Results on the condition of the lake are encouraging

Two people holding a sampler on lake ice.
Measurements on lake ice.© Eeva Ståhle

Last year, the most visible result of the remediation project was the completion of in-depth research results related to the state of the lake. The results are a strong help in justifying further action. The ELY Centre in Southwest Finland came to help by offering to make graphs of the research results that are easy to understand even for the uninitiated.

In addition, ELY carried out an acoustic survey of the lake, with the help of which a depth map was made and the water volume could be more accurately calculated. ELY subsequently offered to commission a wetland plan to be implemented with funding from the city and the Ministry of the Environment.

“Last autumn, we did experimental fishing with nets with the Southwest Finland Fisheries Centre. We emptied the nets and saw how the counted and weighed fish turn into a prediction of the lake's fish stock. It is estimated that around 90 per cent of the fish in the lake belong to the carp family.”

This summer, the lake has been fished for tench with ten traps rented from the Fisheries Centre. In a few weeks, we have caught almost 100 kilos of fish. Although trap fishing alone does not help to balance the lake's over-dense stock of cyprinids, fishing has provided important information on, for example, the lake's strong population of pike, perch, and crucian carp.

“Recently, we commissioned an oblique sounding at Luolalanjärvi to find out if it is possible to fish with a seine net there. An appropriate area has now been marked and we hope that our funding application will be successful and that we will be able to seine in the coming autumn. Successful removal of fish always has an impact on the state of the lake.”

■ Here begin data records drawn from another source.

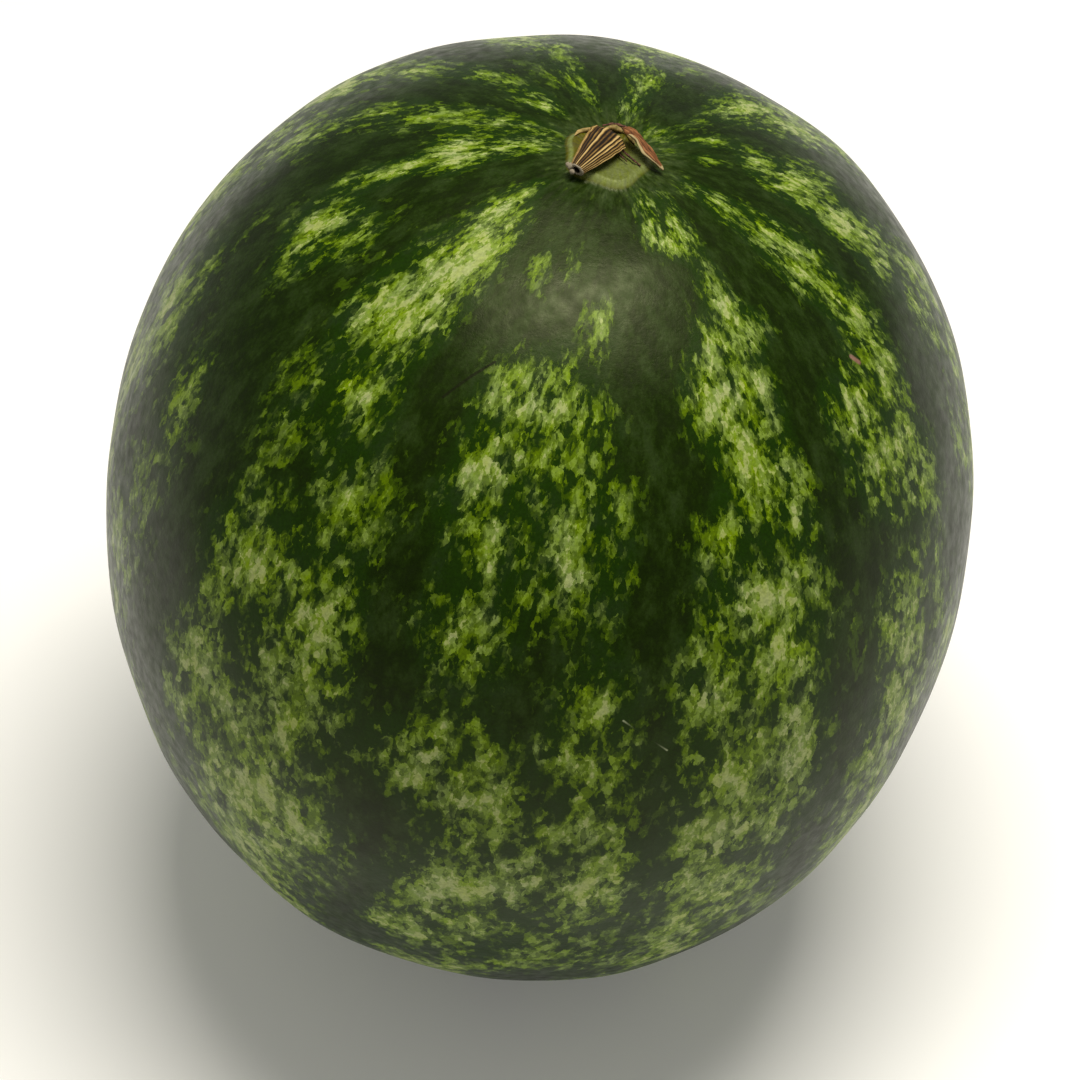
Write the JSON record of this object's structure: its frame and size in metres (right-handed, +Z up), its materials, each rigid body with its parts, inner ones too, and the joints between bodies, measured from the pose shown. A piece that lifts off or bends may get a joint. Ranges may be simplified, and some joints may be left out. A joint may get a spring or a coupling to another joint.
{
  "type": "watermelon",
  "caption": "Whole round striped watermelon with its dried, folded stem stub, resting blossom end down on a small flat spot.",
  "frame": {"origin": "on the ground under the middle of the fruit's box", "axes": "+Z up towards the stem end; the fruit's own axis leans from +Z towards +X; -Y is the front"},
  "size_m": [0.2134, 0.225, 0.2481],
  "materials": {
    "rind": "waxy green rind, near-black bands between broken stripes of light yellow-green mottles",
    "dry_stem": "dried stem, straw-coloured ribs with dark brown grooves",
    "dry_skin": "shrivelled reddish-brown skin with a pale edge"
  },
  "bodies": {
    "root": {"melon": "rind", "stem": "dry_stem", "stem_flap": "dry_skin"}
  },
  "joints": []
}
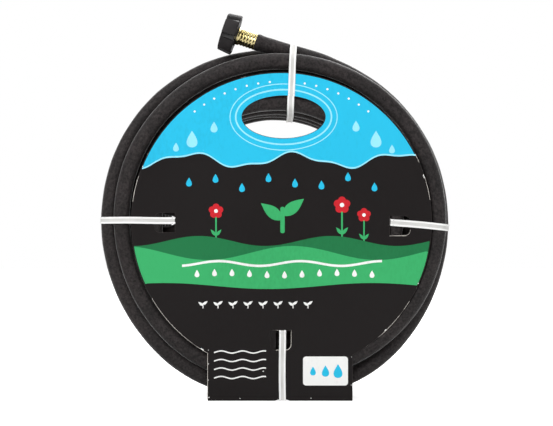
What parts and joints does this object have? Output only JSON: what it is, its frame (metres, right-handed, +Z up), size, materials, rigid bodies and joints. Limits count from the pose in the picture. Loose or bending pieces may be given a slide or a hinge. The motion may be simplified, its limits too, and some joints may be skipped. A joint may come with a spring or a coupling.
{
  "type": "soaker hose",
  "caption": "Black porous rubber soaker hose wound into a flat round coil, tied with white ties to a folded round display card, with a brass and plastic coupling at each end.",
  "frame": {"origin": "on the surface that the card's spine rests on, midway under the coil", "axes": "+Z up, -Y towards the side that the card faces, +X to the right as seen from there"},
  "size_m": [0.355, 0.0882, 0.3912],
  "materials": {
    "hose_rubber": "matt porous recycled rubber, finely grained",
    "brass": "turned brass",
    "brass_crimped": "bright crimped brass",
    "black_plastic": "moulded, satin",
    "washer_rubber": "smooth",
    "restrictor_plastic": "moulded",
    "printed_card": "printed and varnished",
    "tie_plastic": "extruded, satin",
    "tie_wire": "galvanised"
  },
  "bodies": {
    "root": {"hose_coil": "hose_rubber", "hose_lead": "hose_rubber", "hose_tail": "hose_rubber", "inlet_stem": "brass", "inlet_ferrule": "brass_crimped", "outlet_stem": "brass", "outlet_ferrule": "brass_crimped", "display_card": "printed_card", "tie_top": "tie_plastic", "tie_top_wires": "tie_wire", "tie_left": "tie_plastic", "tie_left_wires": "tie_wire", "tie_right": "tie_plastic", "tie_right_wires": "tie_wire", "tie_bottom": "tie_plastic", "tie_bottom_wires": "tie_wire"},
    "swivel_nut": {"inlet_nut": "black_plastic", "inlet_washer": "washer_rubber", "flow_restrictor": "restrictor_plastic"},
    "cap_seal": {"cap_washer": "washer_rubber"},
    "screw_cap": {"end_cap": "black_plastic"}
  },
  "joints": [
    {"name": "nut_swivel", "type": "hinge", "parent": "root", "child": "swivel_nut", "pos_m": [-0.05089, -0.0185, 0.37083], "axis": [-0.9483, 0, 0.3173], "continuous": true},
    {"name": "cap_travel", "type": "slide", "parent": "root", "child": "cap_seal", "axis": [-0.7238, 0.1529, 0.6728], "range_m": [0, 0.00886]},
    {"name": "cap_turn", "type": "hinge", "parent": "cap_seal", "child": "screw_cap", "pos_m": [-0.07871, -0.01381, 0.13698], "axis": [-0.7238, 0.1529, 0.6728], "range_deg": [0, 1440]}
  ],
  "couplings": [
    {"joint": "cap_travel", "follows": "cap_turn", "m_per_rad": 0.00035157}
  ]
}
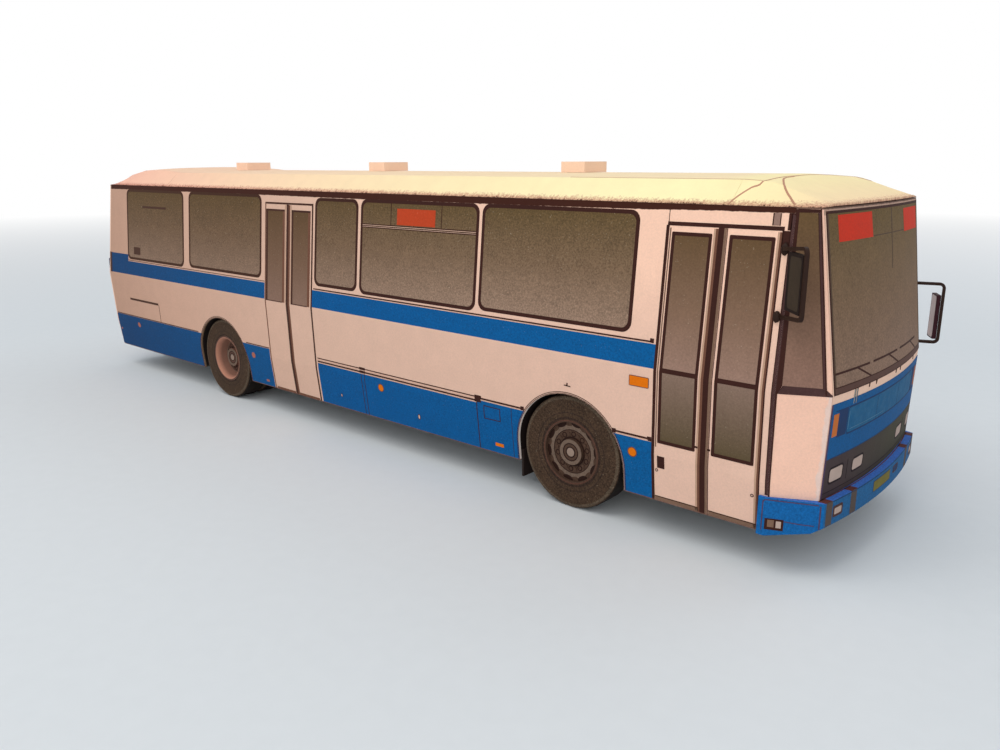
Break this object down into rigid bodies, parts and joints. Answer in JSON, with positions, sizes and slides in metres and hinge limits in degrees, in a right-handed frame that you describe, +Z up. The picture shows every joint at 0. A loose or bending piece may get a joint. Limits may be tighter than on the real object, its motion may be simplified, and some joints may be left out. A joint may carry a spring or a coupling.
{
  "type": "card model city bus",
  "caption": "Small scale model of a two-door city bus, glued from printed card sheets, with printed windows and doors, rolling on two wheel sets.",
  "frame": {"origin": "on the surface the wheels stand on, under the middle of the model's box", "axes": "+X forward, +Y to the bus's left side, +Z up"},
  "size_m": [0.1274, 0.0345, 0.0351],
  "materials": {
    "body_card": "matt printed card, white with blue bands",
    "roof_card": "matt printed card, cream white",
    "bumper_card": "matt printed card, blue",
    "floor_card": "matt grey card",
    "dark_card": "matt dark card",
    "tyre_card": "matt dark grey printed card",
    "rim_card": "matt grey printed card",
    "wire": "dark painted wire"
  },
  "bodies": {
    "root": {"side_wall_right": "body_card", "side_wall_left": "body_card", "front_corner_right": "body_card", "front_corner_left": "body_card", "front_wall": "body_card", "rear_wall": "body_card", "roof_main": "roof_card", "roof_front_cap": "roof_card", "roof_rear_cap": "roof_card", "roof_vent_front": "roof_card", "roof_vent_middle": "roof_card", "roof_vent_rear": "roof_card", "floor_plate": "floor_card", "front_apron": "floor_card", "front_bumper": "bumper_card", "rear_bumper": "bumper_card", "mud_flap_right": "dark_card", "mud_flap_left": "dark_card", "wheel_box_front_right": "dark_card", "wheel_box_front_left": "dark_card", "wheel_box_rear_right": "dark_card", "wheel_box_rear_left": "dark_card", "mirror_plate_right": "dark_card", "mirror_plate_left": "dark_card", "mirror_bracket_right": "wire", "mirror_bracket_left": "wire"},
    "front_wheels": {"axle_front": "wire", "tyre_front_right": "tyre_card", "tyre_front_left": "tyre_card", "rim_front_right": "rim_card", "rim_front_left": "rim_card"},
    "rear_wheels": {"axle_rear": "wire", "tyre_rear_outer_right": "tyre_card", "tyre_rear_outer_left": "tyre_card", "tyre_rear_inner_right": "tyre_card", "tyre_rear_inner_left": "tyre_card", "rim_rear_outer_right": "rim_card", "rim_rear_outer_left": "rim_card", "rim_rear_inner_right": "rim_card", "rim_rear_inner_left": "rim_card"}
  },
  "joints": [
    {"name": "front_axle_roll", "type": "hinge", "parent": "root", "child": "front_wheels", "pos_m": [0.03688, 0, 0.00605], "axis": [0, 1, 0], "continuous": true},
    {"name": "rear_axle_roll", "type": "hinge", "parent": "root", "child": "rear_wheels", "pos_m": [-0.02828, 0, 0.00605], "axis": [0, 1, 0], "continuous": true}
  ]
}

ProLuolalanjärvi received funding from the ELY Centre for the preparation of a remediation plan. That is now the next step.

Remediation of a eutrophic lake is an arduous task

In the summer of 2022, the lake has appeared completely different from the previous couple of summers, when it has been under observation. There was no blue-green algae or even green algae until the beginning of August, and the visibility depth has been about 140 cm, with the water being very clear. In the previous summer, the visibility depth was at its worst only about 15 cm.

The lake is surrounded by a two-kilometre-long nature trail. It is charming and varied and allows its visitors to experience the lake up close. Sometimes the path climbs up to where the lake can be seen from a height of several dozen metres.

In summer, the lake’s shores are lined with abundant aquatic vegetation: filamentous algae and massively amounts of hornwort. There was no exception this summer. “The beaches look really disgusting, and swimming doesn't come to mind even on the hottest days,” says Eeva. The lake is overly eutrophic and requires real action in order to even get its classification down to eutrophic.

“The lake is currently a good research and study object and provides great opportunities for exercise. You don't have to go to the gym if you row across the lake to check the fish traps, cut the vegetation along the nature trail with a scythe, or cart gravel or wood chips to the trail. My greatest hope is that people will be able to find what I have found, each in their own way, and that they will volunteer and help us with their own hands,” Eeva encourages.